— Written exercise —
Exactly the lines between the line containing "collar_stud_frame(collar_r + collar_knob_gap)" and the line containing "record = json.load(file)", together with those two lines, are to be output.
-- start Supplied material --
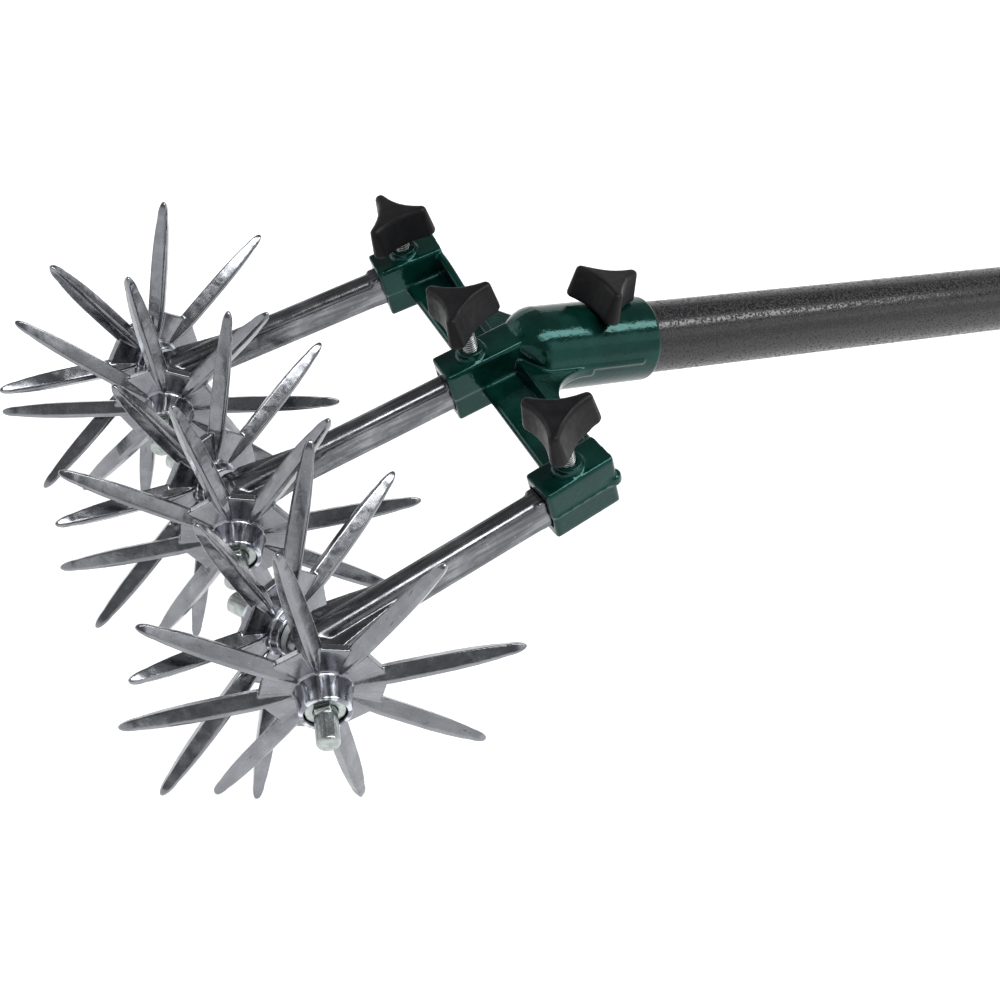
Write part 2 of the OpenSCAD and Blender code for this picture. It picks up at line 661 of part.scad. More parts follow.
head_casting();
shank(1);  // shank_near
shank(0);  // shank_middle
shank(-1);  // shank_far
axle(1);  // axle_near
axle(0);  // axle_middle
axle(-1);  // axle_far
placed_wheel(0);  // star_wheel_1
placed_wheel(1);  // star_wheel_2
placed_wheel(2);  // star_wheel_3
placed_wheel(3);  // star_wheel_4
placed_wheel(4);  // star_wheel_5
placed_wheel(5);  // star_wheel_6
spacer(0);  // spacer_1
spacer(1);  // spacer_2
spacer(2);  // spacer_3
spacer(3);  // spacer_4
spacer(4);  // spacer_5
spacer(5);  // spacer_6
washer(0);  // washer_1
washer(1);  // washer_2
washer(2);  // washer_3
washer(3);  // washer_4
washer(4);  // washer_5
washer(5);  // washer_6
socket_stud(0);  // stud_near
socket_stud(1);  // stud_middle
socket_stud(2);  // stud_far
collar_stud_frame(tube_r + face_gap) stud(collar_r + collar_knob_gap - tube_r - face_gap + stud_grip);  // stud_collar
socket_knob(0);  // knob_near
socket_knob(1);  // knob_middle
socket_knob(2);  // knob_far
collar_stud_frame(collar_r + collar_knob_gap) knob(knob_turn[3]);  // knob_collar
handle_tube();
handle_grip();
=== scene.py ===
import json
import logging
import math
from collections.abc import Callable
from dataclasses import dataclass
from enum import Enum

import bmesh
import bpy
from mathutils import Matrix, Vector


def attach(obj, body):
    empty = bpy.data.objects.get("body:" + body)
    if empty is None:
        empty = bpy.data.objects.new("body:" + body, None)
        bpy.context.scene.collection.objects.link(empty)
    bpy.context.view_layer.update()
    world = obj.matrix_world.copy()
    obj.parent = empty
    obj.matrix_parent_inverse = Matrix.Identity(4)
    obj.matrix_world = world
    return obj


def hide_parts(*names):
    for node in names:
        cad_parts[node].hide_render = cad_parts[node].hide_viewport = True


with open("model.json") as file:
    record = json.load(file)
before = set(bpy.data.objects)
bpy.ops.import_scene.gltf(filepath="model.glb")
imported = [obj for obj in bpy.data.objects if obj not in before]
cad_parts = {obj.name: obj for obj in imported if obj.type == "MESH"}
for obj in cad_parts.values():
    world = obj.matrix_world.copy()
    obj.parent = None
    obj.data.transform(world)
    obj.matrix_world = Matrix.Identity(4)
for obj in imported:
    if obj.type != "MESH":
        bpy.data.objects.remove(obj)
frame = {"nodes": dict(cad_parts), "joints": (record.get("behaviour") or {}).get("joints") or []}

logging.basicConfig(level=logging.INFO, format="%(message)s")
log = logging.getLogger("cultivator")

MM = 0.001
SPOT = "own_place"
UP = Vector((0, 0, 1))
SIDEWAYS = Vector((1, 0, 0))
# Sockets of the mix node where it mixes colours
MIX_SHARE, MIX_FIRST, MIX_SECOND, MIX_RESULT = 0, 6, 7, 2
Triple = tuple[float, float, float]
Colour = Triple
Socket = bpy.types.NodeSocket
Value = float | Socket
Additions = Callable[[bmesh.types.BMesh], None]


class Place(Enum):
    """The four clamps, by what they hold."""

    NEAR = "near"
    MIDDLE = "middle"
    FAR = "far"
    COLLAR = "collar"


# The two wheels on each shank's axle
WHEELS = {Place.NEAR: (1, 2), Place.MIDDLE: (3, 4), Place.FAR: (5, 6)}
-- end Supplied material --
— Exercise solution —
collar_stud_frame(collar_r + collar_knob_gap) knob(knob_turn[3]);  // knob_collar
handle_tube();
handle_grip();
=== scene.py ===
import json
import logging
import math
from collections.abc import Callable
from dataclasses import dataclass
from enum import Enum

import bmesh
import bpy
from mathutils import Matrix, Vector


def attach(obj, body):
    empty = bpy.data.objects.get("body:" + body)
    if empty is None:
        empty = bpy.data.objects.new("body:" + body, None)
        bpy.context.scene.collection.objects.link(empty)
    bpy.context.view_layer.update()
    world = obj.matrix_world.copy()
    obj.parent = empty
    obj.matrix_parent_inverse = Matrix.Identity(4)
    obj.matrix_world = world
    return obj


def hide_parts(*names):
    for node in names:
        cad_parts[node].hide_render = cad_parts[node].hide_viewport = True


with open("model.json") as file:
    record = json.load(file)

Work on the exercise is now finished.